**Information supplied:**
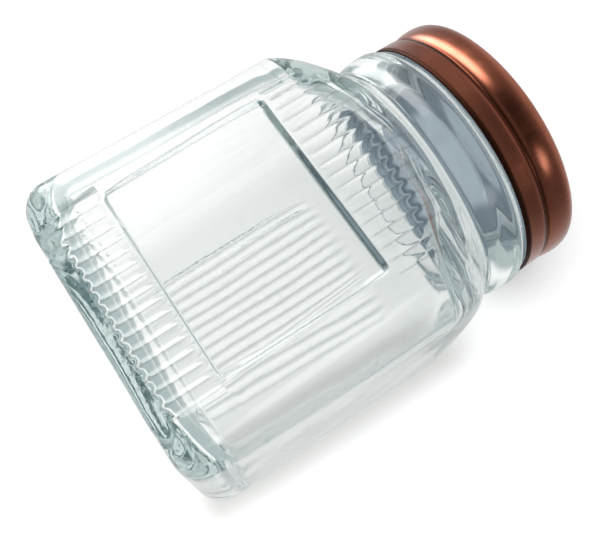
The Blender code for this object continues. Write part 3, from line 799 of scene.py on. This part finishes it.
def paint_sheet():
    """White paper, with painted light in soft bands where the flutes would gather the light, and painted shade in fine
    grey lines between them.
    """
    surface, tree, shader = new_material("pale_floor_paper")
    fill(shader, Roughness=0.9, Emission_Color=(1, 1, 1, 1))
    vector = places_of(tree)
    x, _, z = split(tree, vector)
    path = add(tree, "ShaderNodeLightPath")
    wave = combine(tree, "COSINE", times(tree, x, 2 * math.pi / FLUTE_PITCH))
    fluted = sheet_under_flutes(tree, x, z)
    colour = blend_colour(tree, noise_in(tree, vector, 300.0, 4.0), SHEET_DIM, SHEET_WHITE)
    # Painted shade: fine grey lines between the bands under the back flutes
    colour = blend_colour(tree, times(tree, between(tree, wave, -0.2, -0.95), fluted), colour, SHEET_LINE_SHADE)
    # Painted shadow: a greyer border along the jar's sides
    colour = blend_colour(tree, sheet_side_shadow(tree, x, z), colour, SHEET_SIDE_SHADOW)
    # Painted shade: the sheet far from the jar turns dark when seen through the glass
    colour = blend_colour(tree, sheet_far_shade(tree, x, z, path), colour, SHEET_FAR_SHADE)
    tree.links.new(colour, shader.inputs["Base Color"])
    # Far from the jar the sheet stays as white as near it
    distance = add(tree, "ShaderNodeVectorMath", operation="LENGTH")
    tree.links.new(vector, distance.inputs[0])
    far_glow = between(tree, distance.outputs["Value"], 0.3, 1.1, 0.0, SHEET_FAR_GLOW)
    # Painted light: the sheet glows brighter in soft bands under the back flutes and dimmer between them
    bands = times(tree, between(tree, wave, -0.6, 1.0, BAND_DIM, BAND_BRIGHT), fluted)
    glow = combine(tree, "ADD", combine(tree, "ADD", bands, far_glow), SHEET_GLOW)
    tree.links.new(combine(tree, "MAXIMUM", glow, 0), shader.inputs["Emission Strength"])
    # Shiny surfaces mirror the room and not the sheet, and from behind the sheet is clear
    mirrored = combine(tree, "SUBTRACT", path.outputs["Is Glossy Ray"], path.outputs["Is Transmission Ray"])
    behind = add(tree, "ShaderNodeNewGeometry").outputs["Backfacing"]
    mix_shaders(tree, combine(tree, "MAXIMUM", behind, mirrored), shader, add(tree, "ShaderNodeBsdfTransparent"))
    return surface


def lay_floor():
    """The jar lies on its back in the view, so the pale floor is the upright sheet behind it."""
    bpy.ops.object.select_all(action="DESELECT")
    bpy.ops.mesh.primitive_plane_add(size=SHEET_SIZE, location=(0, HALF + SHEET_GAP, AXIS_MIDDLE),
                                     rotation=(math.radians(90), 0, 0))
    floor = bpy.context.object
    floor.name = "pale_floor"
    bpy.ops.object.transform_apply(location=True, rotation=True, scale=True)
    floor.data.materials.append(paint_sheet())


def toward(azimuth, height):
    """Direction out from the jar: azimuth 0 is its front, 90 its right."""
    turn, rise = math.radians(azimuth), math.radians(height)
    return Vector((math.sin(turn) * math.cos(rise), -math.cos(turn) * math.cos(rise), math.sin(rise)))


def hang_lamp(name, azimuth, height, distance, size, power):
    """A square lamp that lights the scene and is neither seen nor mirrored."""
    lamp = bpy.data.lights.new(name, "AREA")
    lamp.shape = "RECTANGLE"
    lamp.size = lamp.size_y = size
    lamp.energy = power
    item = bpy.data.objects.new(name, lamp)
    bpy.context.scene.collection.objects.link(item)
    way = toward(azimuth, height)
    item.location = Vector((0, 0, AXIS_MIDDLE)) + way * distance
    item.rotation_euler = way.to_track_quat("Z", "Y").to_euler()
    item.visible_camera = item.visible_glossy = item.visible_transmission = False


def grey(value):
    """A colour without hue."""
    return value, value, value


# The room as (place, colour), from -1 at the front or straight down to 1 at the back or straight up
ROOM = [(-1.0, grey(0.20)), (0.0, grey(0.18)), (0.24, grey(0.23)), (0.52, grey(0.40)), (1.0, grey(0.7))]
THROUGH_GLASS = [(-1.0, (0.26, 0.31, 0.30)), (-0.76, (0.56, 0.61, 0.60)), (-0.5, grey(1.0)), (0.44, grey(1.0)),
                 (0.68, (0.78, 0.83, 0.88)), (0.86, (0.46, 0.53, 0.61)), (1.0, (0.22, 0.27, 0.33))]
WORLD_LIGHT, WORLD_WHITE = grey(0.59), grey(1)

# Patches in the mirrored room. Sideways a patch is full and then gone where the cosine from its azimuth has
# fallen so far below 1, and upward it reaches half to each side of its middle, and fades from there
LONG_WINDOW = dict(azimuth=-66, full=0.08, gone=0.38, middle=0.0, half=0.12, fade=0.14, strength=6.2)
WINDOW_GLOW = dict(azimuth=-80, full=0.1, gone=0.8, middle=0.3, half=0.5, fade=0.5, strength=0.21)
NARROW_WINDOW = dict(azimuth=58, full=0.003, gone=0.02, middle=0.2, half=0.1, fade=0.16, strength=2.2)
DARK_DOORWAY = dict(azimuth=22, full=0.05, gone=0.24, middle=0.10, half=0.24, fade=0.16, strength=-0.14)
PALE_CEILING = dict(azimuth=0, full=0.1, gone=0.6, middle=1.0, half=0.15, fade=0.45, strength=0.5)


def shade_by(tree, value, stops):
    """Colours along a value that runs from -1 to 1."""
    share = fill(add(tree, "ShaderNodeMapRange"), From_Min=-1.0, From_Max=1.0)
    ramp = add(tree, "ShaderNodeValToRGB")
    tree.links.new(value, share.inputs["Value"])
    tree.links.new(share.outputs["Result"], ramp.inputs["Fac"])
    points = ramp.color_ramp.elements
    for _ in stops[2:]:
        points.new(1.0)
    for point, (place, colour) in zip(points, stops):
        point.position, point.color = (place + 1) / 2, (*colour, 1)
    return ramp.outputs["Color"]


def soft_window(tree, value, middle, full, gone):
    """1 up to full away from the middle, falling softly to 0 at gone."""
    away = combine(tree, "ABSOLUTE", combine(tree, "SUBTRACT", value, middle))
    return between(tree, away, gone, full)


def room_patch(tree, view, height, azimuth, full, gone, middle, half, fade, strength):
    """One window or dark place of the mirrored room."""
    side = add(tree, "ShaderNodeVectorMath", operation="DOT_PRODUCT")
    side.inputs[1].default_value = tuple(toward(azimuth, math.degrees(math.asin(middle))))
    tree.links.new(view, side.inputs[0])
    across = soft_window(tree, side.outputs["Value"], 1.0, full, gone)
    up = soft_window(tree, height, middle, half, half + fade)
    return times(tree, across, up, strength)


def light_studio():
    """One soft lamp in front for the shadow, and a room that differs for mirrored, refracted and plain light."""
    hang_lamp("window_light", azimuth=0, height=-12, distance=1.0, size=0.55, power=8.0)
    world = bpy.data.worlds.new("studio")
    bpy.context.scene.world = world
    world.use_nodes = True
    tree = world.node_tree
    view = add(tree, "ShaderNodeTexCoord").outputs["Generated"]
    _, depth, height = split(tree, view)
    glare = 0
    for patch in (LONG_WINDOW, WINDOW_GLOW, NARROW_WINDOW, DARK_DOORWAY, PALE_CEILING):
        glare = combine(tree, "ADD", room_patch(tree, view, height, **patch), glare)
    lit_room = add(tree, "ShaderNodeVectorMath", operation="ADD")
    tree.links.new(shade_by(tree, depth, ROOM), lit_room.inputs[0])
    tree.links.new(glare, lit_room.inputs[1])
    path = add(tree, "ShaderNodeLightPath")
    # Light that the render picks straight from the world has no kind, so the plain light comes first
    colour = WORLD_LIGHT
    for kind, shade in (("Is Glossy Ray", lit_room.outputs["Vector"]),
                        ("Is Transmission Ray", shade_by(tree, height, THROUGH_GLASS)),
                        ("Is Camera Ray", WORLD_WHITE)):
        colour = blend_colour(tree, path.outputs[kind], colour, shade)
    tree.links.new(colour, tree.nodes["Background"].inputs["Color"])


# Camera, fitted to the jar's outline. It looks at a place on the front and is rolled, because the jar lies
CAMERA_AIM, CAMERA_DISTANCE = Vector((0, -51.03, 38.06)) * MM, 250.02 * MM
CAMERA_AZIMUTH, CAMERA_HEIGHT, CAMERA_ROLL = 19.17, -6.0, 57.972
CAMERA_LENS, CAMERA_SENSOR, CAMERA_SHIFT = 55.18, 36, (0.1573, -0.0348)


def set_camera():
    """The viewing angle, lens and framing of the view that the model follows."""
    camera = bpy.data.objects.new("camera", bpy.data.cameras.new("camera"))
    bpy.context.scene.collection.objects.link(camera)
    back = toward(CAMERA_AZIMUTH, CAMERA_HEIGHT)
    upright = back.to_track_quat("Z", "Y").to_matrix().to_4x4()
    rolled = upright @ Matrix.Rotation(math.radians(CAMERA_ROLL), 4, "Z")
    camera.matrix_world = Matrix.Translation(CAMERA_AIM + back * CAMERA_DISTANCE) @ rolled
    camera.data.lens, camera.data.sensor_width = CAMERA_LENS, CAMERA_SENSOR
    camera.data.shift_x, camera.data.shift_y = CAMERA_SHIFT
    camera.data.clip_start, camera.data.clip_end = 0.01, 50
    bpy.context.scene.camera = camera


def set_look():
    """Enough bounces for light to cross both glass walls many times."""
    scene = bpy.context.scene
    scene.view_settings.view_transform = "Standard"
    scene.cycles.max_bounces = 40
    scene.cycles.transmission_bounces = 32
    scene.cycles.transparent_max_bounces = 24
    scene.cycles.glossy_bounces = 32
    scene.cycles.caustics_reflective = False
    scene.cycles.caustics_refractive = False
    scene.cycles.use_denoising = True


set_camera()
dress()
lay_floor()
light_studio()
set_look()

**Task prompt:** Restate, word for word and with nothing added, the lines from the first line of the listing through the one where "return surface" stands.

**Exercise result:**
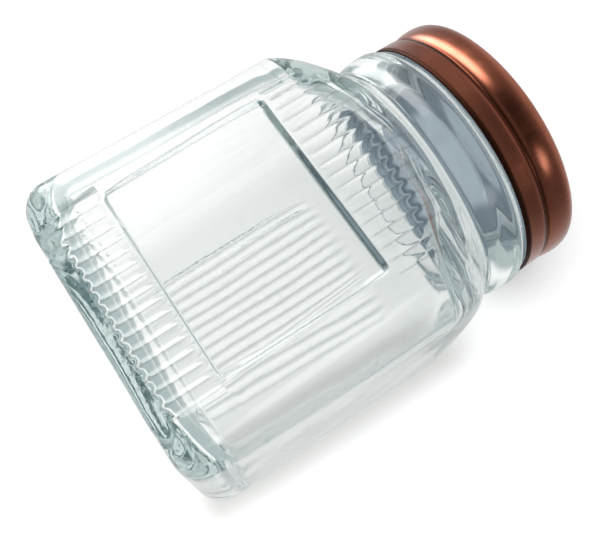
The Blender code for this object continues. Write part 3, from line 799 of scene.py on. This part finishes it.
def paint_sheet():
    """White paper, with painted light in soft bands where the flutes would gather the light, and painted shade in fine
    grey lines between them.
    """
    surface, tree, shader = new_material("pale_floor_paper")
    fill(shader, Roughness=0.9, Emission_Color=(1, 1, 1, 1))
    vector = places_of(tree)
    x, _, z = split(tree, vector)
    path = add(tree, "ShaderNodeLightPath")
    wave = combine(tree, "COSINE", times(tree, x, 2 * math.pi / FLUTE_PITCH))
    fluted = sheet_under_flutes(tree, x, z)
    colour = blend_colour(tree, noise_in(tree, vector, 300.0, 4.0), SHEET_DIM, SHEET_WHITE)
    # Painted shade: fine grey lines between the bands under the back flutes
    colour = blend_colour(tree, times(tree, between(tree, wave, -0.2, -0.95), fluted), colour, SHEET_LINE_SHADE)
    # Painted shadow: a greyer border along the jar's sides
    colour = blend_colour(tree, sheet_side_shadow(tree, x, z), colour, SHEET_SIDE_SHADOW)
    # Painted shade: the sheet far from the jar turns dark when seen through the glass
    colour = blend_colour(tree, sheet_far_shade(tree, x, z, path), colour, SHEET_FAR_SHADE)
    tree.links.new(colour, shader.inputs["Base Color"])
    # Far from the jar the sheet stays as white as near it
    distance = add(tree, "ShaderNodeVectorMath", operation="LENGTH")
    tree.links.new(vector, distance.inputs[0])
    far_glow = between(tree, distance.outputs["Value"], 0.3, 1.1, 0.0, SHEET_FAR_GLOW)
    # Painted light: the sheet glows brighter in soft bands under the back flutes and dimmer between them
    bands = times(tree, between(tree, wave, -0.6, 1.0, BAND_DIM, BAND_BRIGHT), fluted)
    glow = combine(tree, "ADD", combine(tree, "ADD", bands, far_glow), SHEET_GLOW)
    tree.links.new(combine(tree, "MAXIMUM", glow, 0), shader.inputs["Emission Strength"])
    # Shiny surfaces mirror the room and not the sheet, and from behind the sheet is clear
    mirrored = combine(tree, "SUBTRACT", path.outputs["Is Glossy Ray"], path.outputs["Is Transmission Ray"])
    behind = add(tree, "ShaderNodeNewGeometry").outputs["Backfacing"]
    mix_shaders(tree, combine(tree, "MAXIMUM", behind, mirrored), shader, add(tree, "ShaderNodeBsdfTransparent"))
    return surface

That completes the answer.